Adam shrugged. “And yet I did. Someone should. Someone should know what she needed, how she cried out, how she didn’t stop hoping you would answer. Someone should know what she went through.”
He placed the phone in Brody’s hands, turned, and went back to sit with his wife, who threaded her fingers through his while Jake held her other hand.
They were a family. He was surrounded by them, happy couples who had found each other and managed to get through all the trials life gave them to make it to the point that they were more than the individuals they’d been before. For a moment today everything had fallen away and it had been clear to him that being a family with Stephanie Gibson was his natural state.
So why was he afraid that it would all fall apart?
It took bravery to love someone, really love someone. He’d told her he was worried neither of them was brave enough to do it right, but bravery was a choice. It was the conscious action a man took when he realized life was worth the pain, that no matter the cost, he had to try.
He touched the screen where Adam had queued the recording up and put the mobile to his ear.
“All right, so you’re not answering and you were serious.” She sounded deeply irritated, her voice flat. “Fine. I know I wasn’t supposed to call you. I get it, but we have a problem, Brody. I don’t know what went wrong. I am a damn doctor and still this is happening to me. Damn it. Okay, here it is. I know we were supposed to have our fun fling and walk away unscathed, but your sperm met my egg and they had different plans. I’m pregnant. Call me.”
He felt his lips curl up. She sounded annoyed and he could almost see her frowning at him, her brows creasing. She was adorable when she was frustrated, though he tended to not tell her that because those words would take her from frustrated to mad.
“Okay, so it’s been a week and you haven’t called. I’m going to pretend something went wrong with your voice mail.” Her tone was bland as though she was simply trying to get through this call with as little emotion as possible. And yet he knew that when her voice went monotone, she was usually roiling on the inside. “I’m going to handle this
in a professional manner. Let me see how I can explain this to you without dragging a bunch of emotion into it. I know you don’t like that so here goes. We are two human beings who engaged in a biological function that has produced a result. That result is rapidly forming a fetus in my uterus and I would like for you to contact me in order to discuss this situation like rational adults who both have a stake in the outcome. Thank you and I look forward to your call.”
Yes, there was the anger he’d expected. He couldn’t blame her for it, either. The recording switched to another voice mail.
He grimaced because Steph knew a whole lot of swear words and she wasn’t holding back. He was relieved when that particular one ended and another began. Her tone was softer this time.

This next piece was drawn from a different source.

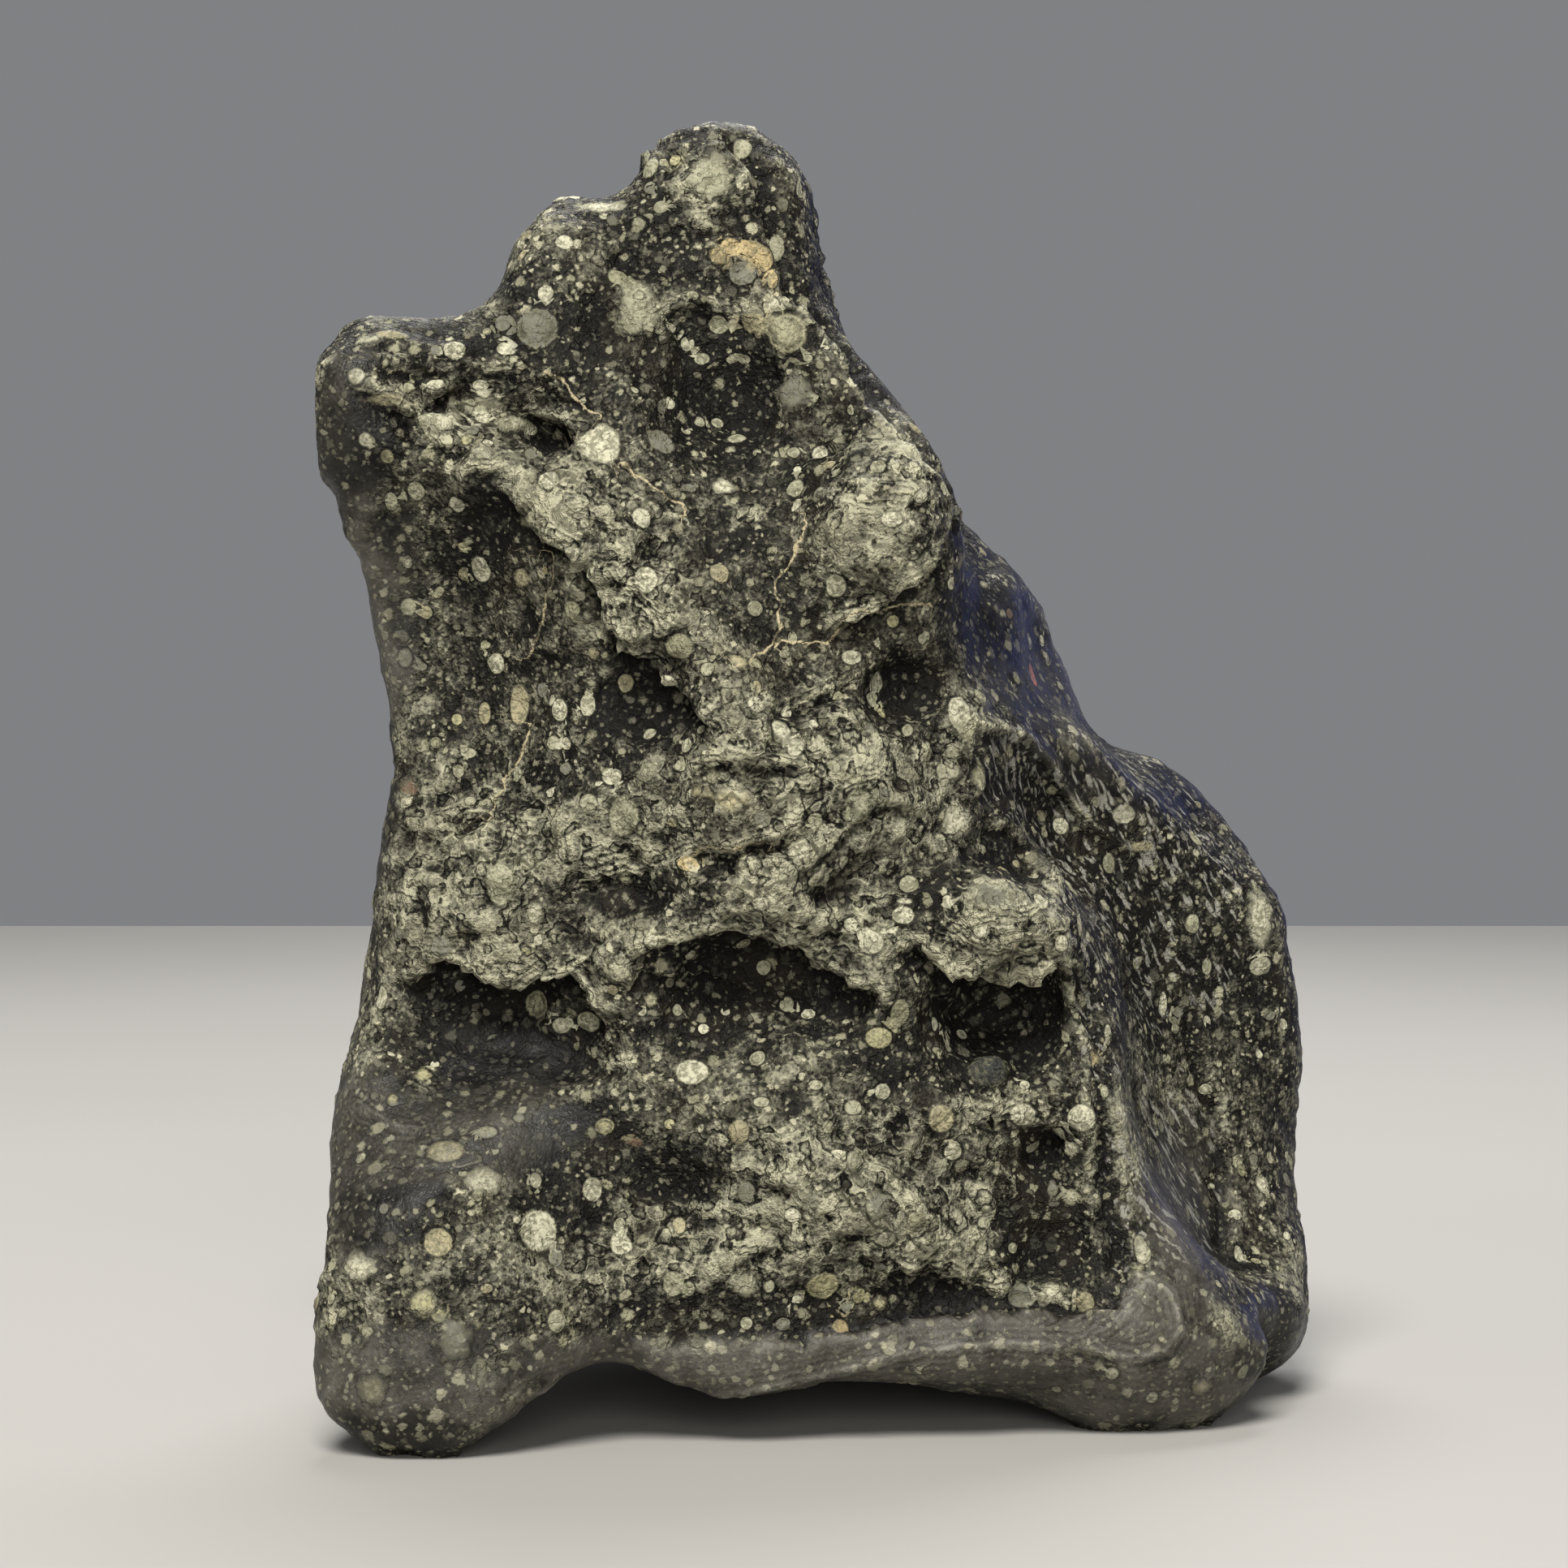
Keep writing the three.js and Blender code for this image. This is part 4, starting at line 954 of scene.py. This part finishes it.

“I don’t know why I’m calling you. You don’t care. I do understand that, but I thought since it had been a while, you might be…I don’t know…curious at least. I’m six months along. I thought about whether or not I should go through with this, but I couldn’t see myself ending the pregnancy. I’m still not sure if I’ll keep the baby. I would be a pretty crappy mom. I should talk to Avery about it, but I’m ashamed to call her. Anyway, I had a sonogram today. I went into Freetown and saw an actual OB. He’s nice and seems knowledgeable. His equipment isn’t top of the line, but it’s better than anything I have.” There was a pause on the line before she continued, her voice softer now. “I got to see him. Yeah, I said him. It’s a boy. I thought you might like to know. I’ll call again and let you know what I decide to do with him. I’m trying to make the best decision I can for his future. If I put him up for adoption, I might need you to sign some papers. Good-bye, Brody. I miss you.”
He stopped, leaning against the wall, his heart aching at the dull sound of her voice. She’d considered ending the pregnancy? Of course she had. Steph looked at all options and he hadn’t been there to weigh in. He’d been traipsing around Europe while she’d been alone and pregnant.